First off, an explanation. EOD stands for Explosive Ordinance Disposal. This means that these men and women disarm and render safe IEDs, rockets, bombs, mines, and anything else that can, has, or should have exploded. Often this job is done by robots, but it does also involve going down. Right on the ordinance, and disarming it by hand. Sometimes his job involves going out on the scene after an IED explodes and gathering evidence on it to see who made it. Sometimes it involves looking for large weapon caches. Sometimes it involves conflicts with weapons engineers. Sometimes it involves doing any or all of this while being shot at. Have you seen the Hurt Locker? Don't tell the boy I said this, but that's basically what his job is (but he hates that movie so he'll never say so). Sound like fun? No, I don't think so either. It's considered one of the most dangerous jobs in the world.

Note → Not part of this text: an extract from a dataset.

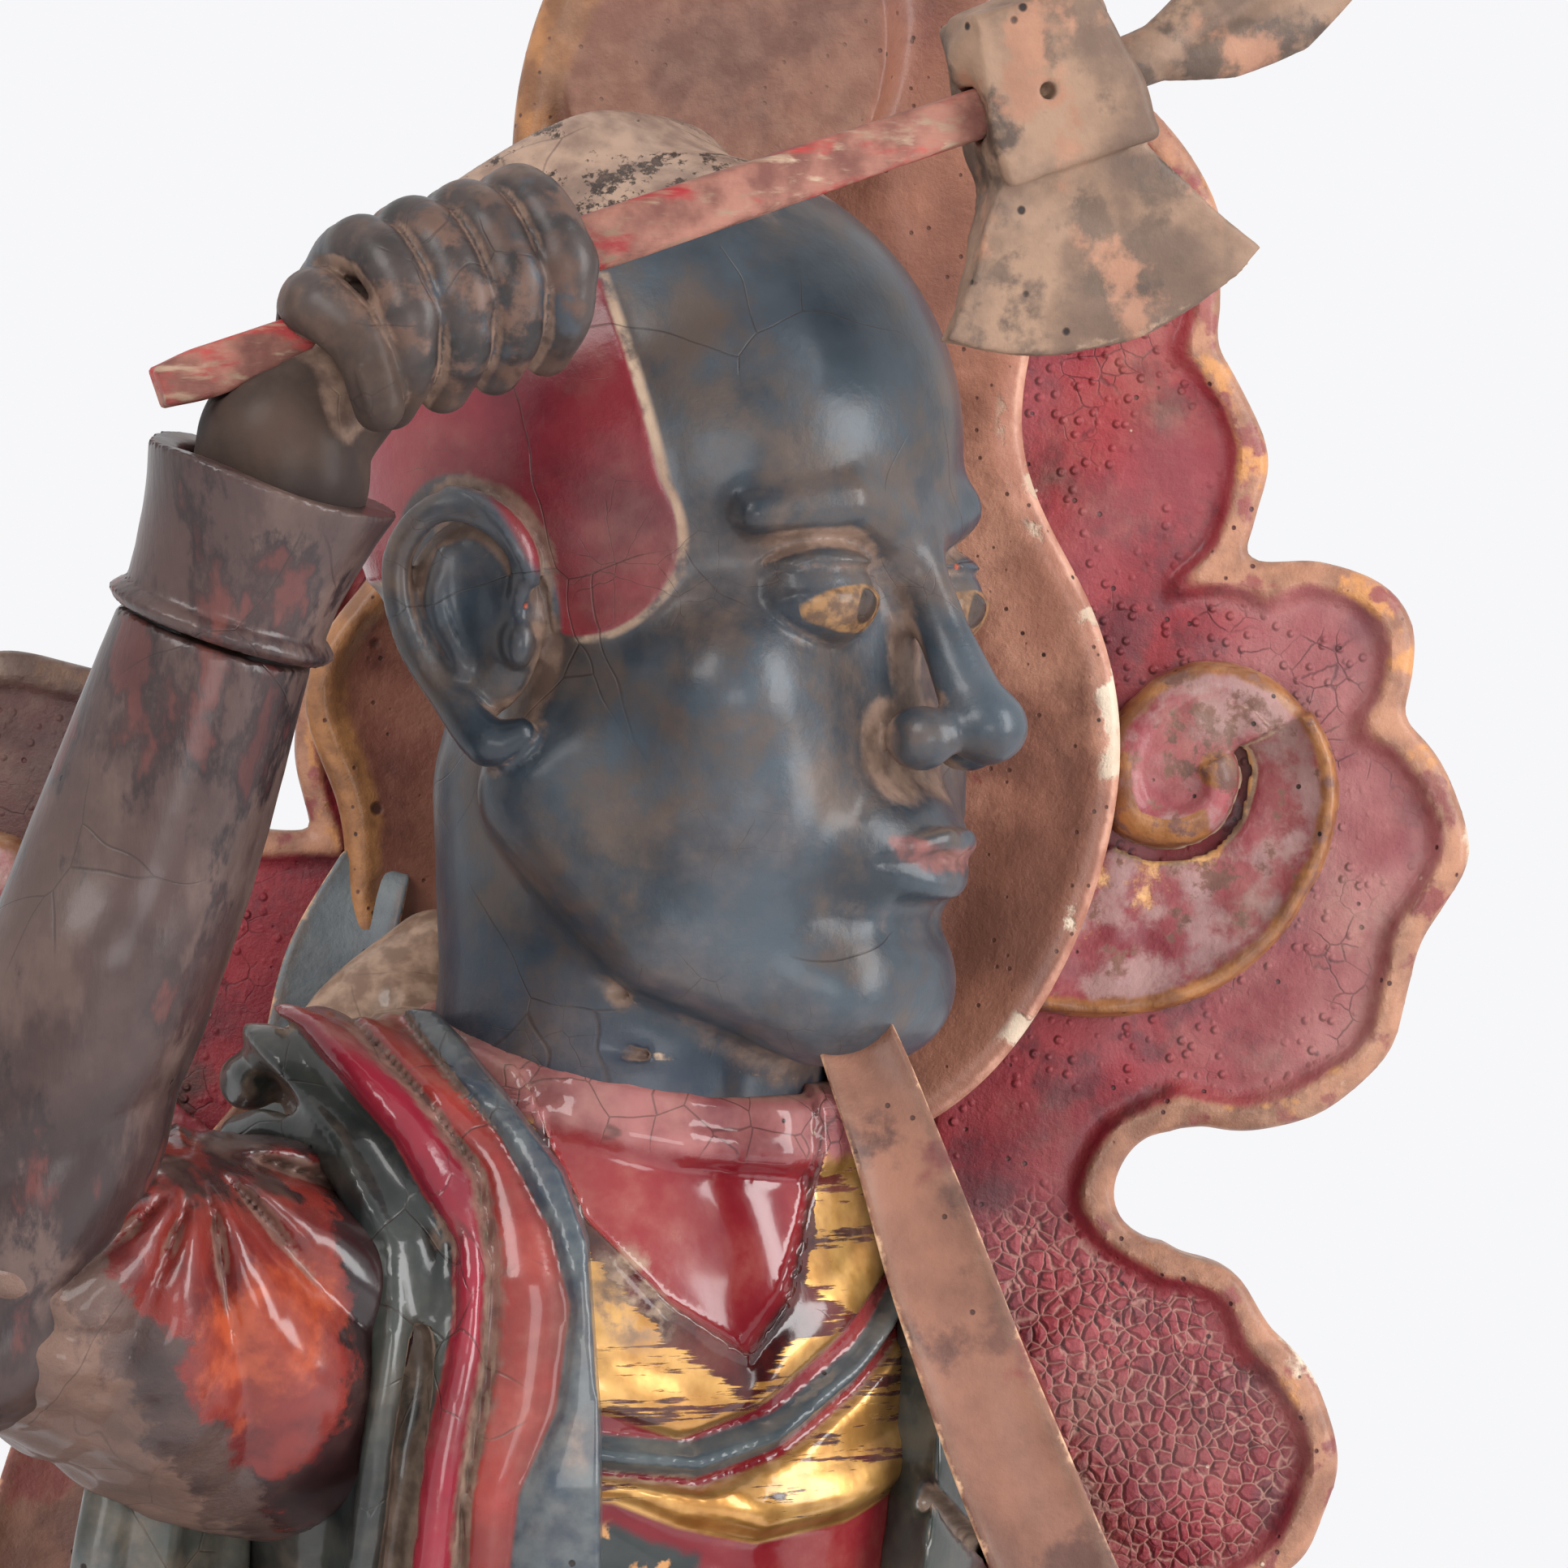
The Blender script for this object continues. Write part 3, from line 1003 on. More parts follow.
def model_chest():
    clay = Clay((-62, -58, 462), (54, 42, 592), 0.8)
    clay.add(column(CHEST_ROWS))
    collar = [
        (
            math.cos(a) * 31 - 2.5, math.sin(a) * 28 - 8, 573.5 + 7 * math.cos(a - 2.6)
        ) for a in np.linspace(0, 2 * math.pi, 25)
    ]
    clay.add(limb(collar, 3.4), 3)
    clay.add(limb([(x * 1.03, y * 1.03 - 0.5, z - 5) for x, y, z in collar], 3.2), 2.5)

    def dress(x, y, z):
        u, v = in_chest(x, y)
        front = smooth(-v, 0, 12)
        v_gap, band_gap = above(V_EDGE, u, z), above(BAND_END, u, z)
        low_gap, end_gap = above(LOW_BAND, u, z), above(LOW_END, u, z)
        upper = smooth(-v_gap, -0.5, 1.2) * smooth(band_gap, -0.4, 1.5)
        lower = smooth(-low_gap, -0.3, 1.8) * smooth(end_gap, -0.5, 3.0)
        lift = upper * (1.5 + 0.8 * np.sin(np.clip(band_gap / 9, 0, 1) * 3.1))
        lift = lift + 1.3 * ridge(v_gap + 1.0, 1.0) * smooth(555 - z, 0, 12)
        lift = lift + lower * (1.2 + 1.8 * np.sin(np.clip(end_gap / 10, 0, 1) * 3.1))
        lift = lift + 2.6 * ridge(above(CORD, u, z), 1.7)
        lift = lift - 0.7 * ridge(above(CORD, u, z) - 3.4, 0.7) - 0.8 * ridge(low_gap - 0.6, 0.8)
        lift = lift + 0.5 * ridge(end_gap + 8 + 0.2 * u, 2.5) + 0.6 * ridge(end_gap + 20 - 0.1 * u, 3)
        wobble = 0.35 * np.sin(u / 4.3 + z / 11) * np.sin(z / 6.1)
        return front * (lift + wobble)

    clay.swell(dress, (-62, -58, 462), (54, 42, 585))
    clay.cut(RELIC, 0.2)
    clay.cut(limb([(-4, -6, 421), (-4, -6, 475)], 12.3), 0.1)
    clay.cut(limb([(-3, -8, 549), (-3, -8, 700)], 9.3), 0.1)
    clay.cut(limb([(-3, -8, 569.5), (-3, -9, 585), (-2, -9, 600)], (30, 27.5, 27.5)), 0.5)
    p = Paint("undergarment_lacquer")
    p.coat((shade(106, 20, 30), shade(132, 32, 40)), rough=0.16, size=30)
    rub = p.noise(9, 8.0, stretch=(0.35, 0.35, 1.3), rough=0.6)
    streak = p.noise(2.0, 7.0, stretch=(0.14, 0.14, 2.2), rough=0.65)
    gilt = p.near_mark("gilt", -0.3, 0.7)
    p.coat(BOLE, gilt, rough=0.14, size=8)
    worn = p.step(
        p.sum("ADD", p.sum("ADD", rub, p.sum("MULTIPLY", streak, 0.75)), p.mark("rubbed")), 0.92, 0.98
    )
    leaf = p.all_of(gilt, p.sum("SUBTRACT", 1.0, worn))
    p.coat(GOLD, leaf, rough=0.30, height=0.05, size=7)
    p.coat((shade(50, 60, 66), shade(78, 84, 84)), p.near_mark("cord", 0.1, 0.9), rough=0.4, size=10)
    p.coat((shade(24, 30, 33), shade(46, 52, 50)), p.near_mark("teal", -1, 1, 2.0), rough=0.35)
    p.coat(OCHRE, p.all_of(p.near_mark("teal", -1, 1, 2.0), p.step(p.noise(9, 7.0), 0.56, 0.60)), rough=0.5)
    collar = p.near_mark("collar", -1.5, 1.5, 3.0)
    p.coat((shade(116, 56, 60), shade(150, 92, 90)), collar, rough=0.55, size=9)
    p.coat(DUST, p.all_of(p.near_mark("patch", 0, 4, 6.0), p.step(p.noise(6, 6.0), 0.36, 0.55)), rough=0.9)
    p.craquelure(9, 0.02, mask=p.sum("MAXIMUM", collar, p.step(p.noise(20, 4.0), 0.62, 0.7)), depth=-0.08)
    metal = p.sum("MULTIPLY", leaf, 0.75)
    p.dust(0.75, low=0.42, high=0.7)
    p.pits(7, 0.45, share=0.3)

    def on_front(f):
        return lambda x, y, z: f(*in_chest(x, y), z)

    def gilt_mark(u, v, z):
        upper = np.minimum(-above(V_EDGE, u, z) - 0.3, above(BAND_END, u, z))
        lower = np.minimum(-above(LOW_BAND, u, z), above(LOW_END, u, z))
        return np.minimum(np.maximum(upper, lower), -v - 2)

    marks = {
        "gilt": on_front(gilt_mark),
        "rubbed": on_front(lambda u, v, z: 0.42 * ridge(above(V_EDGE, u, z) + 2.4, 3.6) * smooth(z, 500, 520)
                           + 0.16 * ridge(u - 3, 9) * ridge(above(BAND_END, u, z) - 7, 5)
                           + 0.12 * ridge(u - 36, 7) * ridge(above(LOW_END, u, z) - 6, 7)),
        "cord": on_front(lambda u, v, z: 3.2 - abs(above(CORD, u, z) - 0.4) - 9 * (v > -2)),
        "teal": on_front(lambda u, v, z: np.minimum(-above(LOW_END, u, z) - 3, -u - 6 - 0.25 * (505 - z))),
        "collar": lambda x, y, z: z - 567.5 - 7 * np.cos(np.arctan2(y + 8, x + 2.5) - 2.6),
        "patch": on_front(lambda u, v, z: 7 - np.hypot(u + 17, (z - 541) * 0.8)),
    }
    paint = p.done(coat=0.55, coat_rough=0.08, metal=metal, grain=0.02)
    carving("chest_carving", clay, "figure", ["chest_block"], paint, marks)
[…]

So what's it like being the one left behind? Horrible. I'm so damn proud of that boy. Most people could never even think about doing something like what he is doing. But goddamn. It is the scariest thing in the world knowing what he does everyday, and knowing what could happen. Men and women lose their sight, lose their hearing, lose their limbs, and die in this career field every week. I haven't slept without nightmares a single night during this deployment. I forget what it's like not to panic. I get a call from his mother, and I automatically assume it's the worst news. I talk to him as much as I can because I don't know if I'll get tomorrow. I cry every day. I worry more than I thought it was possible to worry. He's only deployed for 6 months, but I guarantee you he is in more danger in those 6 months than most men are who deploy for a year.

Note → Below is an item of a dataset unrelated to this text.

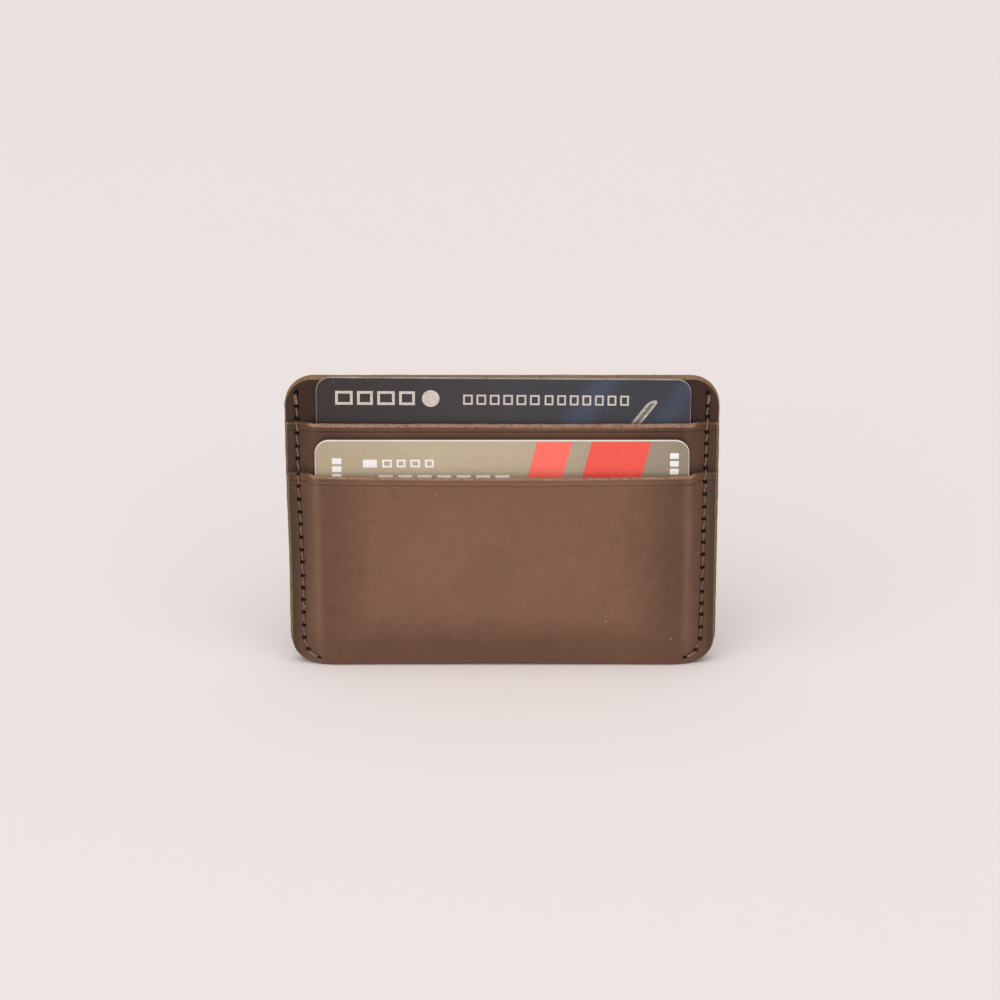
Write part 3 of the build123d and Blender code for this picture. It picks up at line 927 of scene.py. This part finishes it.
def seam_thread(name, side, way):
    """One thread of a side seam, with its first and last stitches sewn twice, side by side."""
    holes = HOLES[side]
    last = len(holes) - 1
    order = [1, 0, *range(last + 1), last, last - 1]
    beside = np.zeros((len(order), 2))
    beside[:2] = (side * 0.34, 0)
    beside[-2:] = (side * 0.28, -0.2)
    surface = stack_front if way > 0 else flat_back
    return thread_piece(name, holes[order] + beside, surface, way, 0.42 * side, 3)


def floor_thread(name, way):
    """One thread of the hidden seam that closes the upper card's pocket."""
    low, high = box_mm(name)
    x = np.linspace(low[0] + half_stitch, high[0] - half_stitch, floor_count)
    holes = np.stack([x, np.full(floor_count, floor_seam)], axis=-1)
    start = (2 + way) * leather - 0.2 * way
    return thread_piece(name, holes, lambda x, z: start + 0 * z, way, 0.12)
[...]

My heart bursts with pride for him. He trained for two years to get to this point. He's worked his butt off, and I know he loves his job. He saves people. He disarms these ordinances so that they don't explode, so that they don't kill people, so that others may live. He is without a doubt my biggest hero, and my biggest inspiration. I could never do what he does, and most of us couldn't. He does his job so that others can do theirs. He is a hero. He is astounding. I admire him so much. I wish I had others who understood what this felt like. It's a terrible conflict between missing him terribly and wanting him home, and just being so damn proud and knowing he is saving the world. I love him, and admire him, but damn I want him home.